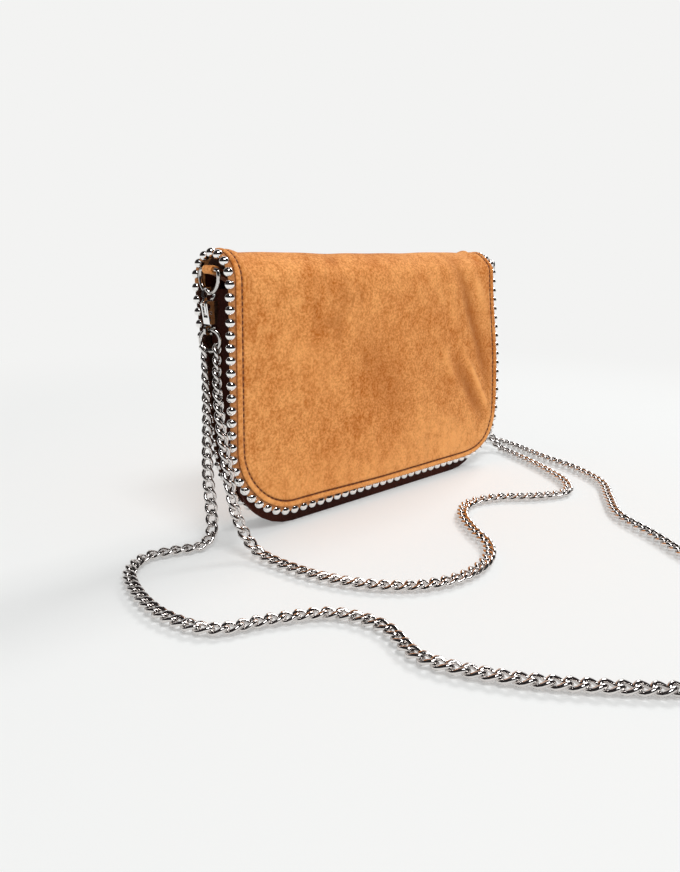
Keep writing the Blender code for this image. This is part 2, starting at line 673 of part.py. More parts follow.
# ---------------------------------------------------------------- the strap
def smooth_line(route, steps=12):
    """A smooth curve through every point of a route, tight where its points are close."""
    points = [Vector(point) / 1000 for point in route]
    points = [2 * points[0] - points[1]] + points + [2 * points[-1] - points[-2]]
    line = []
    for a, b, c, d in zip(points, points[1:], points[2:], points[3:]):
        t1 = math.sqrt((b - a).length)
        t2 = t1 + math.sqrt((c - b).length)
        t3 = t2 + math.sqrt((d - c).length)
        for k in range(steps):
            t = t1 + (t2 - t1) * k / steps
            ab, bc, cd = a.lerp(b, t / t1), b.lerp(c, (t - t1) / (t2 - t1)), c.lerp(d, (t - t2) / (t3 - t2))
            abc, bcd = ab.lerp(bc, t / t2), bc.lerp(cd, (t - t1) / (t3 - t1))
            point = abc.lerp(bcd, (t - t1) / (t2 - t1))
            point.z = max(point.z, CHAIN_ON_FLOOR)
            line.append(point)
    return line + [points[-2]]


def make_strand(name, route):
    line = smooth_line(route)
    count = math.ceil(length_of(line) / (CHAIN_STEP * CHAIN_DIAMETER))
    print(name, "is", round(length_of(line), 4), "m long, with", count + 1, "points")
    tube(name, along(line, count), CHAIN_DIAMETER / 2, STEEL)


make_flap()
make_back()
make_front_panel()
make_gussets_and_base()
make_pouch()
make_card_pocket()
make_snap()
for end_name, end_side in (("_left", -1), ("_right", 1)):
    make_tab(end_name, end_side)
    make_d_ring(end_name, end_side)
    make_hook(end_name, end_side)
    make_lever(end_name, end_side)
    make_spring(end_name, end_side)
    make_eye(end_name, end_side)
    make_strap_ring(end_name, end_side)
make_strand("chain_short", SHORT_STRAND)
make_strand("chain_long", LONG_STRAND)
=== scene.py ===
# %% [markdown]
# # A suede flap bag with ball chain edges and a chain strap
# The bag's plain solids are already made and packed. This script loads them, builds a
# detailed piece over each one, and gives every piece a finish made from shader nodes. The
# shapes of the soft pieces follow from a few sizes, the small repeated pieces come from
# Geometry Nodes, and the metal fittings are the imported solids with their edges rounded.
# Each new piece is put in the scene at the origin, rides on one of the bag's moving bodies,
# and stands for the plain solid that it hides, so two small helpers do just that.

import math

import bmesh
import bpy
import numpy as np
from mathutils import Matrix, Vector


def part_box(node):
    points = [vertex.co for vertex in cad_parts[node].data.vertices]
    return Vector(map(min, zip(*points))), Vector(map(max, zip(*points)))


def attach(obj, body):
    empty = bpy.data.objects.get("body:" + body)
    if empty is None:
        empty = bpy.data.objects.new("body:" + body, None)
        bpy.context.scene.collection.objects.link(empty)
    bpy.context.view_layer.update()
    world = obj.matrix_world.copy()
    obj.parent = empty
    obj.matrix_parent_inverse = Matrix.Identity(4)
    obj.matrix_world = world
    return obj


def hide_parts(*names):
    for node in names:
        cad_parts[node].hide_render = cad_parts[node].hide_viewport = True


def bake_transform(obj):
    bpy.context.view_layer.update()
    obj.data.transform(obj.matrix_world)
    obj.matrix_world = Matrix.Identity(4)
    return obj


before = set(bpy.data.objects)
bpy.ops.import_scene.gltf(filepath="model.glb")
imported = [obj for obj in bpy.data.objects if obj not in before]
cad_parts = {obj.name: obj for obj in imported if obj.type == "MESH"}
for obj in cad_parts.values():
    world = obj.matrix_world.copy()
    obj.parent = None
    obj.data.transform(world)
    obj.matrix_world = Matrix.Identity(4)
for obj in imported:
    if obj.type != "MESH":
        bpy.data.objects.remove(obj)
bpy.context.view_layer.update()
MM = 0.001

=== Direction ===
Write out the lines above from the one containing "imported = [obj" through the last, exactly as they are.

=== In response ===
imported = [obj for obj in bpy.data.objects if obj not in before]
cad_parts = {obj.name: obj for obj in imported if obj.type == "MESH"}
for obj in cad_parts.values():
    world = obj.matrix_world.copy()
    obj.parent = None
    obj.data.transform(world)
    obj.matrix_world = Matrix.Identity(4)
for obj in imported:
    if obj.type != "MESH":
        bpy.data.objects.remove(obj)
bpy.context.view_layer.update()
MM = 0.001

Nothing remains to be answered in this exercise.